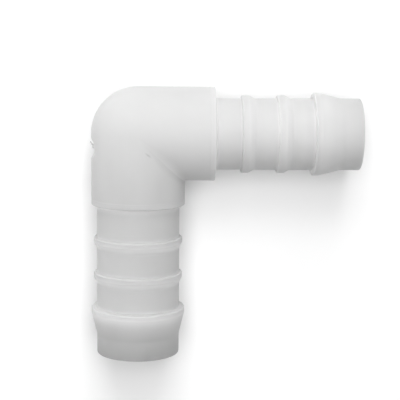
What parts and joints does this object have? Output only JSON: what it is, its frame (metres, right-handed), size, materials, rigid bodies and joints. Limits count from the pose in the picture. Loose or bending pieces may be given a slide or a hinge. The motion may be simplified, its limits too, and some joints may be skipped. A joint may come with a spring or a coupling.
{
  "type": "reducing elbow hose connector",
  "caption": "Moulded plastic elbow with a large and a small ribbed and barbed hose leg at a right angle, each ending at a stop face on the elbow body.",
  "frame": {"origin": "where the two bore axes cross, inside the elbow body", "axes": "+X along the small bore, out of the small leg's mouth; -Y along the large bore, out of the large leg's mouth; +Z square to both, up when the connector lies on its side"},
  "size_m": [0.0505, 0.0507, 0.0176],
  "materials": {
    "natural_polyamide": "moulded natural polyamide, satin and slightly translucent"
  },
  "bodies": {
    "root": {"elbow_connector": "natural_polyamide"}
  },
  "joints": []
}
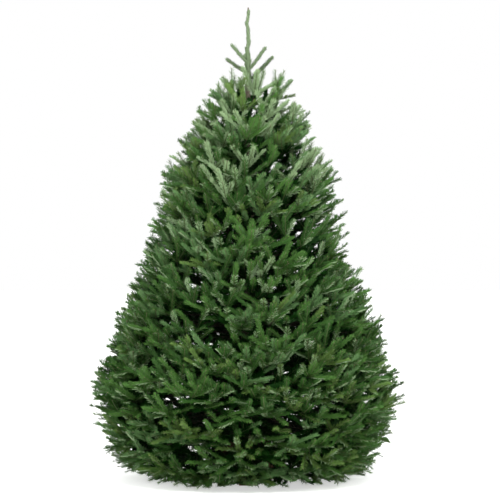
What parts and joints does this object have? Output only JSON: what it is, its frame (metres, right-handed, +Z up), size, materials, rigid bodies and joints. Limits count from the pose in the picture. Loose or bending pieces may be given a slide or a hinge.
===============
Task> Copy out each record from above, exactly.

Reply>
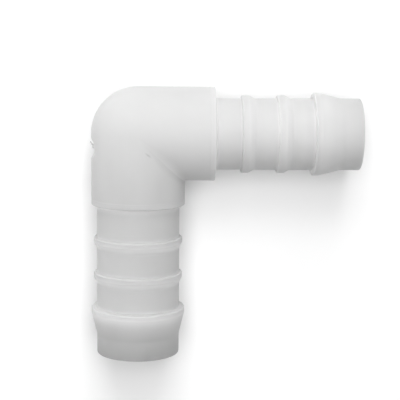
What parts and joints does this object have? Output only JSON: what it is, its frame (metres, right-handed), size, materials, rigid bodies and joints. Limits count from the pose in the picture. Loose or bending pieces may be given a slide or a hinge. The motion may be simplified, its limits too, and some joints may be skipped. A joint may come with a spring or a coupling.
{
  "type": "reducing elbow hose connector",
  "caption": "Moulded plastic elbow with a large and a small ribbed and barbed hose leg at a right angle, each ending at a stop face on the elbow body.",
  "frame": {"origin": "where the two bore axes cross, inside the elbow body", "axes": "+X along the small bore, out of the small leg's mouth; -Y along the large bore, out of the large leg's mouth; +Z square to both, up when the connector lies on its side"},
  "size_m": [0.0505, 0.0507, 0.0176],
  "materials": {
    "natural_polyamide": "moulded natural polyamide, satin and slightly translucent"
  },
  "bodies": {
    "root": {"elbow_connector": "natural_polyamide"}
  },
  "joints": []
}
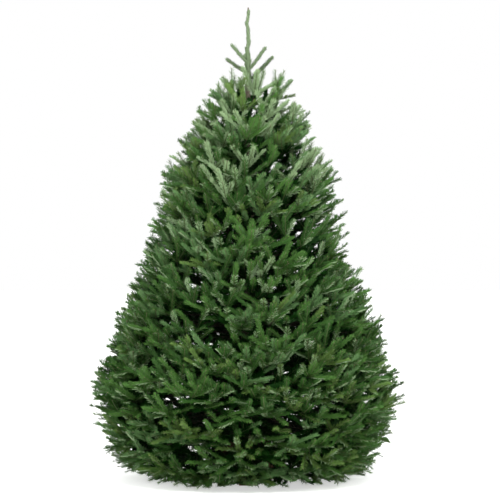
What parts and joints does this object have? Output only JSON: what it is, its frame (metres, right-handed, +Z up), size, materials, rigid bodies and joints. Limits count from the pose in the picture. Loose or bending pieces may be given a slide or a hinge.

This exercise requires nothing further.